About 100 people participated in Sunday's walk.

Sprecher said it was helpful and meaningful to be able to spend time with other families of autistic children.

She liked the fact that the proceeds will help Washington County families of children with autism, she said. The money will be distributed by the Washington County Board of Education.

Although the family heard about the walk only in the last few weeks, it gathered $900 in pledges from friends and co-workers, a feat that impressed the event organizers.

The event was organized by Student Leadership Hagerstown, an organization of high school and college students administered by the Learning Community of Hagerstown Community College.

It was the first year for the group and the event. Members said they hope the service project will become an annual event.

Members said they chose an event centered on autism partially because of statistics showing an increased rate of children in Maryland born with autism.

The group hoped the event would raise both awareness of autism and about $3,000 to $5,000, said Vaughn Crowl, a psychology professor, who is one of the group's advisers. He estimated the event made about $6,000 to $7,000.

One walker, Renee Clark, raised $3,000.

Clark is part of Student Leadership Hagerstown and has a daughter, Courtney, 8, who is autistic.

"This has been a passionate event," she said.

She said she hopes it will raise awareness as the March of Dimes does for other medical problems.

She described raising a child with autism as "hard, but fulfilling." You learn a great deal about yourself in the process, she said.

Clark said she hopes events such as Sunday's will result in more families of people with autism having access to needed resources, preferably all in one place.

It makes more sense to provide services now to children with autism than to try to help them later in life, she said.

Cindy Hill, whose 4-year-old son, Luke, has autism, also walked. She praised the event.

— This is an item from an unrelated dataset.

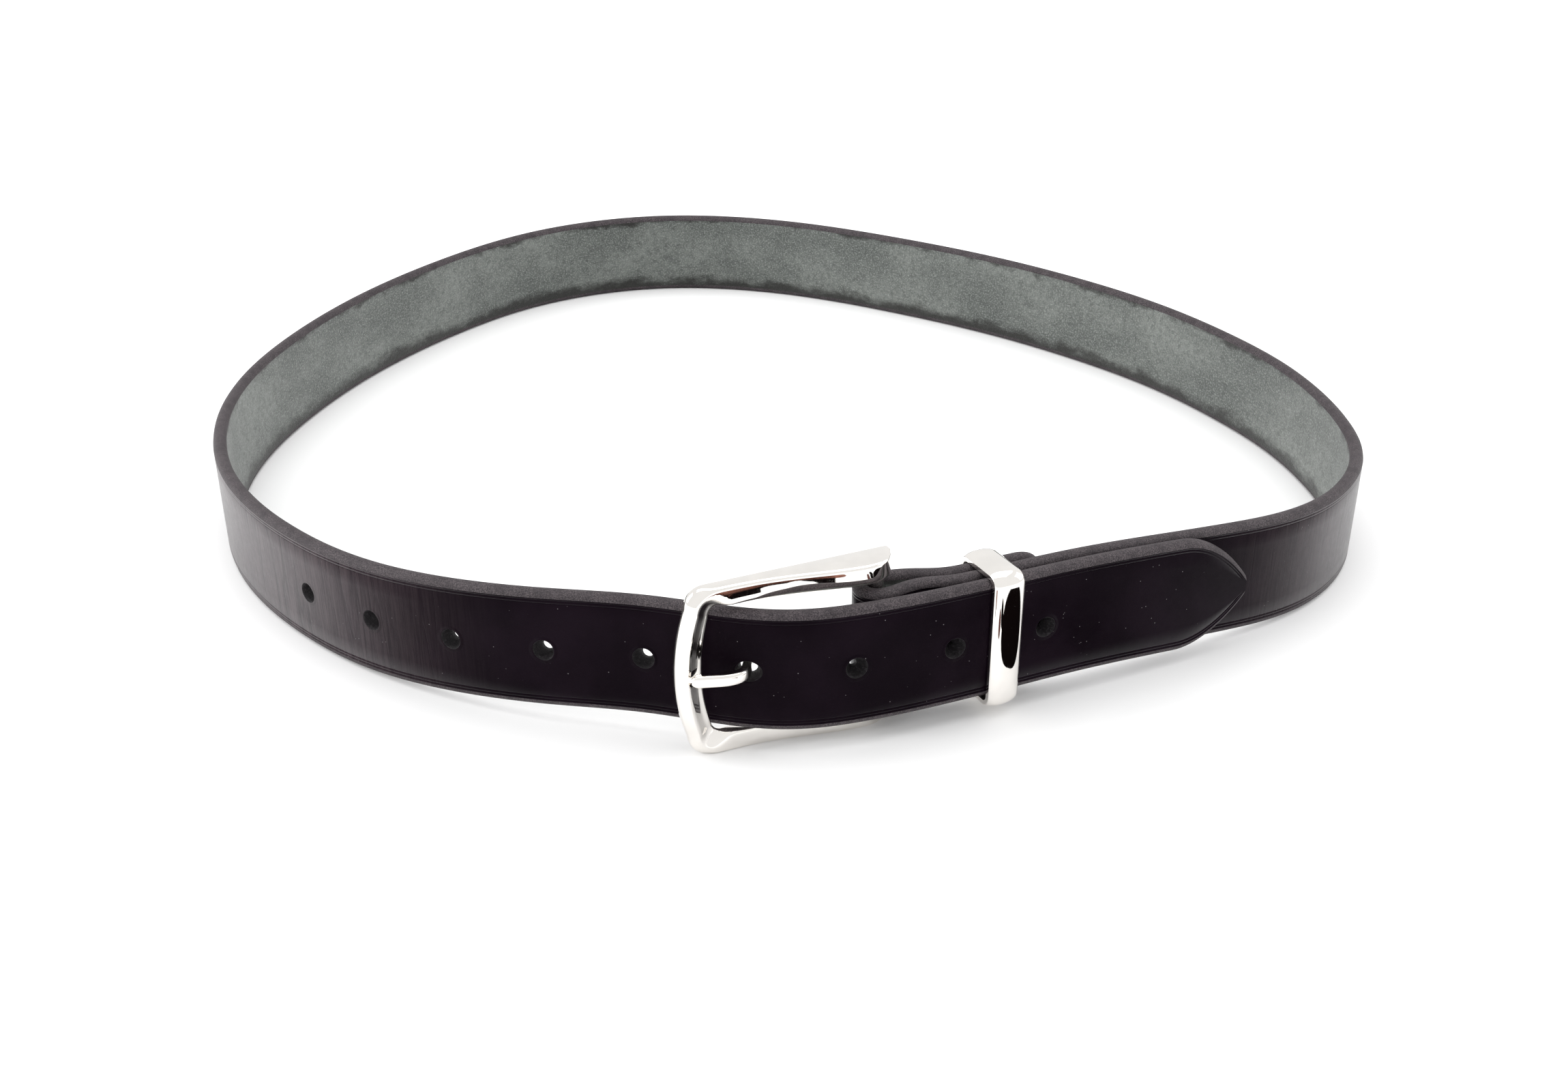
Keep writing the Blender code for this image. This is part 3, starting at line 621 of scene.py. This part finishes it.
def grain_leather(bends, first_hole, last_hole):
    """Polished top side: fine pores, dust specks, and finely wrinkled leather where it is pulled
    round the two tight bends, with painted shade in the wrinkles and a painted sheen paling it
    there."""
    nodes = Nodes("strap_grain")
    place = nodes.place()
    along = nodes.part(place, "X")
    solid = nodes.solid()
    (left_low, left_high), (right_low, right_high) = bends
    left = between(nodes, along, left_low, left_high, 42.0)
    right = between(nodes, along, right_low, right_high, 28.0)
    # pulled marks the two tight bends: it carries the painted sheen there and the real wrinkles
    pulled = nodes.math('MAXIMUM', left, nodes.math('MULTIPLY', right, 0.6))

    cloud = nodes.noise(place, 0.045, 4.0)
    base = nodes.mix(nodes.fade(cloud, 0.35, 0.7), GRAIN_DARK, GRAIN_LIGHT)
    streaks = nodes.noise(nodes.scaled(place, (1.0, 0.05, 1.0)), 1.1, 5.0, 0.65)
    pale = nodes.mix(nodes.fade(streaks, 0.28, 0.76), PAINTED_SHEEN_DARK, PAINTED_SHEEN_LIGHT)
    # Painted sheen: the leather paled round the bends, standing in for the light it catches there
    base = nodes.mix(nodes.math('MULTIPLY', pulled, 0.55), base, pale)
    folds = nodes.noise(nodes.scaled(place, (1.0, 0.09, 1.0)), 0.16, 2.0, 0.4)
    off = nodes.math('ABSOLUTE', nodes.math('SUBTRACT', folds, 0.5))
    lines = nodes.math('MULTIPLY', nodes.fade(off, 0.0, 0.022, 1.0, 0.0), pulled)
    # Painted shade: the wrinkle lines darkened as if their creases were in shade; they are also
    # grooves in the bump below
    base = nodes.mix(nodes.math('MULTIPLY', lines, 0.6), base, WRINKLE_SHADE)
    specks = nodes.cells(solid, 0.62)
    keep = nodes.fade(nodes.noise(solid, 0.35, 1.0), 0.57, 0.63)
    dust = nodes.math('MULTIPLY', nodes.fade(specks, 0.05, 0.10, 1.0, 0.0), keep)
    base = nodes.mix(nodes.math('MULTIPLY', dust, 0.5), base, DUST)

    ring = pressed_rings(nodes, along, nodes.part(place, "Y"), first_hole, last_hole)
    pores = nodes.noise(solid, 2.6, 3.0, 0.6)
    furrows = nodes.math('MULTIPLY', nodes.fade(streaks, 0.30, 0.62, 0.0, 0.6), pulled)
    furrows = nodes.math('SUBTRACT', furrows, lines)
    normal = nodes.bump(pores, 0.00012, 0.35)
    normal = nodes.bump(furrows, 0.0005, 0.6, normal)
    normal = nodes.bump(ring, 0.0006, 0.8, normal)
    rough = nodes.fade(nodes.noise(solid, 0.5, 3.0), 0.3, 0.7, 0.38, 0.52)
    facing = nodes.tree.nodes.new("ShaderNodeLayerWeight").outputs["Facing"]
    nodes.set(Base_Color=base, Roughness=rough, Normal=normal,
              Coat_Weight=nodes.fade(facing, 0.30, 0.68, 0.0, 1.0))
    nodes.constant(Specular_IOR_Level=0.03, Coat_Roughness=0.34)
    return nodes.material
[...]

Autism, a complex developmental disability, is the result of a neurological disorder that affects the functioning of the brain and usually is evident in children by age 3, according to the Autism Society of America's Web site, www.autism-society.org.

Autism's symptoms and characteristics can surface in a wide range of combinations, from mild to severe. Two children with autism may act very differently from one another and may have a different set of skills, the Web site says.

Autism affects more than 10 times as many students in Maryland than it did about a decade ago, a number that's causing state and county school officials to take a closer look at how children who have the disability are taught, a Maryland State Department of Education official said in December 2003.